Find the line containing "Write part 2 of" and copy it exactly, along with every line after it up to and including the line containing "cad_parts[node].hide_render = cad_parts[node].hide_viewport". Copy nothing else.

-- Start LISTED RECORDS --

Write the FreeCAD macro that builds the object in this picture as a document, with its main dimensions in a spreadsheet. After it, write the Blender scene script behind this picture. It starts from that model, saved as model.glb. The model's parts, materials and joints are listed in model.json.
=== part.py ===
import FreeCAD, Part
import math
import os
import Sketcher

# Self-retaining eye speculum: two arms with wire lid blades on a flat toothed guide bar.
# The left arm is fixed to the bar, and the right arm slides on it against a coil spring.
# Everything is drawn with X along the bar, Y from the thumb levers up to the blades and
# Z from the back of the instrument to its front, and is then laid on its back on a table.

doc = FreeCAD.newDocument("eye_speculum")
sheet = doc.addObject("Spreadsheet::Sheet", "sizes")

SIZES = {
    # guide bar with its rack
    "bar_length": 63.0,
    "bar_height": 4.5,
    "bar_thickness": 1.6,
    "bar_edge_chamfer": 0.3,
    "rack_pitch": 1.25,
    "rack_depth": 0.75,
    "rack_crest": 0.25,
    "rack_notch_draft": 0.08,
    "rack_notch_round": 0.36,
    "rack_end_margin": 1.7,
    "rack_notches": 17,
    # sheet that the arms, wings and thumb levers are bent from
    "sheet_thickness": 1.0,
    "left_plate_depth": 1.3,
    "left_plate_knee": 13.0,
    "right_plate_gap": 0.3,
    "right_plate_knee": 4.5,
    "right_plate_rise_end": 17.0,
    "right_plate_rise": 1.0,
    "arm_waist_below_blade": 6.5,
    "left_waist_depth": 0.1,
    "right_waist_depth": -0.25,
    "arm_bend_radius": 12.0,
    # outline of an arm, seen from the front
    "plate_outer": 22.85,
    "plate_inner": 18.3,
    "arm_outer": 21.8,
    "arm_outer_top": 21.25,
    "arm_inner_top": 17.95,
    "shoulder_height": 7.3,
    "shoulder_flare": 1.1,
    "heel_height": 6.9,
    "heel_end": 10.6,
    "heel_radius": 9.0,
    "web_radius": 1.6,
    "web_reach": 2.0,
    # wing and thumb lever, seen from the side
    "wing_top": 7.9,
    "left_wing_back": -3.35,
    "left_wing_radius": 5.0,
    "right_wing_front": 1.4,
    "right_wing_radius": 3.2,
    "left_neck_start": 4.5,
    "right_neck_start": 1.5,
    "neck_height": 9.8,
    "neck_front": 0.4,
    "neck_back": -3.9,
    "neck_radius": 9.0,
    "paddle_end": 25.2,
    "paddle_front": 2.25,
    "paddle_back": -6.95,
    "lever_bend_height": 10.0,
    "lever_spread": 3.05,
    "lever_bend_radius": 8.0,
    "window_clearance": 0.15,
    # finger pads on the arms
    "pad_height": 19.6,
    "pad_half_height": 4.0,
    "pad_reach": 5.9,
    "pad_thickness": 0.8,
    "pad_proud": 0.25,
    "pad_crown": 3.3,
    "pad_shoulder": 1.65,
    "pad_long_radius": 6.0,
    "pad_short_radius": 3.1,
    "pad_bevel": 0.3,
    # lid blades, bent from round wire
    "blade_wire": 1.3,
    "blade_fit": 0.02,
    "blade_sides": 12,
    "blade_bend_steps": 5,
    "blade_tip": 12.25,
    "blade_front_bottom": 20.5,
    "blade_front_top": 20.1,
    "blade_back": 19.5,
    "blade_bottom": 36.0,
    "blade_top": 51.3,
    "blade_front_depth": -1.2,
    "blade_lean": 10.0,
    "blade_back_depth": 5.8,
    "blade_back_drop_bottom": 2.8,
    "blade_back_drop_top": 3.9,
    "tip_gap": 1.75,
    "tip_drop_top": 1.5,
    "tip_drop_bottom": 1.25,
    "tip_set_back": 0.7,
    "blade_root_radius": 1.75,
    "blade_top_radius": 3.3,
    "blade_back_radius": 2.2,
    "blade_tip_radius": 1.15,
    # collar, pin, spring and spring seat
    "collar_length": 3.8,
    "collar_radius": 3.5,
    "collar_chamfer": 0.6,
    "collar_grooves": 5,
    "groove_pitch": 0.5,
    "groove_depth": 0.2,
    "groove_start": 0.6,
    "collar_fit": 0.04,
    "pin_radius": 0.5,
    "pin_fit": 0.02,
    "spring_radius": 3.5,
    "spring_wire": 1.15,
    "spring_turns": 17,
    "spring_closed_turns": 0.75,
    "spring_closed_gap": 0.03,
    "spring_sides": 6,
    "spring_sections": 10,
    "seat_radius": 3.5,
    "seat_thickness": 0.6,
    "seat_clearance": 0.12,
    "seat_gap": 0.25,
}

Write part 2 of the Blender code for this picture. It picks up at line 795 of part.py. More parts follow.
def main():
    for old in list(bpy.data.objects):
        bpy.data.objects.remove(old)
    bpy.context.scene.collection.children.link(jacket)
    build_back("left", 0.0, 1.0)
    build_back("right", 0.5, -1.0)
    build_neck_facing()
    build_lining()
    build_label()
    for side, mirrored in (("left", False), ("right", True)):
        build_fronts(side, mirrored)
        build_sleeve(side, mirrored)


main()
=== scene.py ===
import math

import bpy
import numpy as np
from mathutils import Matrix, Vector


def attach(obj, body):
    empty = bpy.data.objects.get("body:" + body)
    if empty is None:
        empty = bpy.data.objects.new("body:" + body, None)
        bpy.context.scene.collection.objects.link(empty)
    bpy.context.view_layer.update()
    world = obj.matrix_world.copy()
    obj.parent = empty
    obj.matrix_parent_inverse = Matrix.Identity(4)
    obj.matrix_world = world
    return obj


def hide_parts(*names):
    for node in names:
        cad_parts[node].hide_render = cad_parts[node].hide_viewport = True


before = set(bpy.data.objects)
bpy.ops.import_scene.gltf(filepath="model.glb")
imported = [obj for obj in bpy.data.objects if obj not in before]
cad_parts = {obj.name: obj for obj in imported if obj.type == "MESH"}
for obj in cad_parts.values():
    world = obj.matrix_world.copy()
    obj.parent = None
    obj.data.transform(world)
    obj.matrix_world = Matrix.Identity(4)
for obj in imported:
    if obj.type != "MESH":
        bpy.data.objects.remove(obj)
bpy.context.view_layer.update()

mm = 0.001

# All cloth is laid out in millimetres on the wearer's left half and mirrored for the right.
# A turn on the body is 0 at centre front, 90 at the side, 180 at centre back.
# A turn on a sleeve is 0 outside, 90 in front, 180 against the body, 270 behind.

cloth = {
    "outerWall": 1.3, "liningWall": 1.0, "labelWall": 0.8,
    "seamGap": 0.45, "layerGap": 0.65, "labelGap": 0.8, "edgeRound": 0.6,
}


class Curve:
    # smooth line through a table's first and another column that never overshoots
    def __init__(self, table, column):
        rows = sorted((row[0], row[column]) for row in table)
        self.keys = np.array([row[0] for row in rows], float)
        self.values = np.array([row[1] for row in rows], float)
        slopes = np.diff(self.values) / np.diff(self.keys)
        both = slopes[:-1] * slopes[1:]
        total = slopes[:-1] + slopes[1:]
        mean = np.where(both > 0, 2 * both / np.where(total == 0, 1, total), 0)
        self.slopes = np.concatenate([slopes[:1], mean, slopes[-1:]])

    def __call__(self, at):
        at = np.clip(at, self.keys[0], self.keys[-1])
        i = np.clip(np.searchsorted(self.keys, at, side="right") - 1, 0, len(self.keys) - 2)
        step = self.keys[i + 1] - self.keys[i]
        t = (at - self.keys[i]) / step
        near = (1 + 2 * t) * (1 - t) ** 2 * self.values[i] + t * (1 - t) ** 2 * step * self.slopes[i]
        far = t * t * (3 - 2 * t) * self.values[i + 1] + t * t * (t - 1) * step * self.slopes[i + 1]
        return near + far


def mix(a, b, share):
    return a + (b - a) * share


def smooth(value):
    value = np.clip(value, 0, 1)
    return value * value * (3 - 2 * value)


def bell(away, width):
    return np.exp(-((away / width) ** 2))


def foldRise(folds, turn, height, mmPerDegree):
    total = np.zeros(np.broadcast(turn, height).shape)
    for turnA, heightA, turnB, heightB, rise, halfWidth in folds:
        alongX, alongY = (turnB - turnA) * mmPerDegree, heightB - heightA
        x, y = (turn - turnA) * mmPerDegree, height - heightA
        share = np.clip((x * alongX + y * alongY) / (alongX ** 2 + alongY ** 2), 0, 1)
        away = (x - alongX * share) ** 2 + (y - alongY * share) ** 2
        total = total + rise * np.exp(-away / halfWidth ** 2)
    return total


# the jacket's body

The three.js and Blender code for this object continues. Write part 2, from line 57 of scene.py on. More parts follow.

-- End LISTED RECORDS --

### COMPLETE OUTPUT:
Write part 2 of the Blender code for this picture. It picks up at line 795 of part.py. More parts follow.
def main():
    for old in list(bpy.data.objects):
        bpy.data.objects.remove(old)
    bpy.context.scene.collection.children.link(jacket)
    build_back("left", 0.0, 1.0)
    build_back("right", 0.5, -1.0)
    build_neck_facing()
    build_lining()
    build_label()
    for side, mirrored in (("left", False), ("right", True)):
        build_fronts(side, mirrored)
        build_sleeve(side, mirrored)


main()
=== scene.py ===
import math

import bpy
import numpy as np
from mathutils import Matrix, Vector


def attach(obj, body):
    empty = bpy.data.objects.get("body:" + body)
    if empty is None:
        empty = bpy.data.objects.new("body:" + body, None)
        bpy.context.scene.collection.objects.link(empty)
    bpy.context.view_layer.update()
    world = obj.matrix_world.copy()
    obj.parent = empty
    obj.matrix_parent_inverse = Matrix.Identity(4)
    obj.matrix_world = world
    return obj


def hide_parts(*names):
    for node in names:
        cad_parts[node].hide_render = cad_parts[node].hide_viewport = True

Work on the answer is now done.